Anonymous L double-posted this 1 month ago, 2 minutes later, 15 hours after the original post[^] [v] #1,426,906

I think the issue with Nigeria is Nigeria has massive growth potential due to its population and oil resources, it just hasn’t had the space to develop because already developed countries can outcompete Nigeria to the extent they can’t get the funds to further exploit their resource and demographic advantage. But the easiest way around this is some external event removes some of the competition for Nigeria, which seems to be what the war in Iran is. They just have to get lucky once.

Anonymous L triple-posted this 1 month ago, 5 minutes later, 15 hours after the original post[^] [v] #1,426,909

And if it’s not this time, there will always be another war sometime in the next 50 years.
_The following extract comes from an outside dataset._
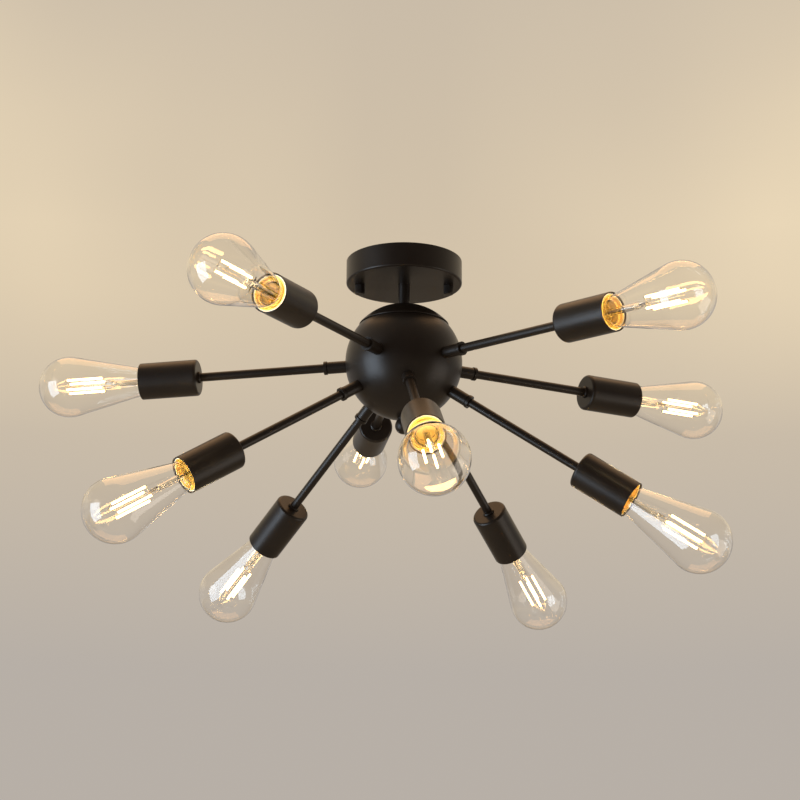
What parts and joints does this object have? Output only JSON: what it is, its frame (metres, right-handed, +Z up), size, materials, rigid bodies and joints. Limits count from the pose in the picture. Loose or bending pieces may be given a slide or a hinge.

It should happen eventually.

Anonymous L quadruple-posted this 1 month ago, 19 minutes later, 16 hours after the original post[^] [v] #1,426,912

One of the frustrating things about Africa is that Europe colonized Africa and held onto African territory during the Industrial Revolution. Once Europe let go of their African territories, other parts of the world were already fully industrialized while they had prevented any industries from developing in Africa, and now Africa has to try to compete with other parts of the world that already have established industries. So it will probably take some tragedy elsewhere for Africa to get a proper competitive foothold.

(Edited 10 seconds later.)

Anonymous M joined in and replied with this 1 month ago, 3 minutes later, 16 hours after the original post[^] [v] #1,426,913

Like World War Two for example. Word war two is basically why Africa became independent. In order for Africa to have breathing room, it took a massive war in Europe to bankrupt colonial powers. But World War Two wasn’t quite enough.

Anonymous D replied with this 1 month ago, 9 hours later, 1 day after the original post[^] [v] #1,427,023

@1,426,912 (L)
nah man, a prehistoric super geenious made the white devils as a revenge against other africums 4 keep giving him galatik weegee erry day and made the white devil took away all of africas smarticles and industree.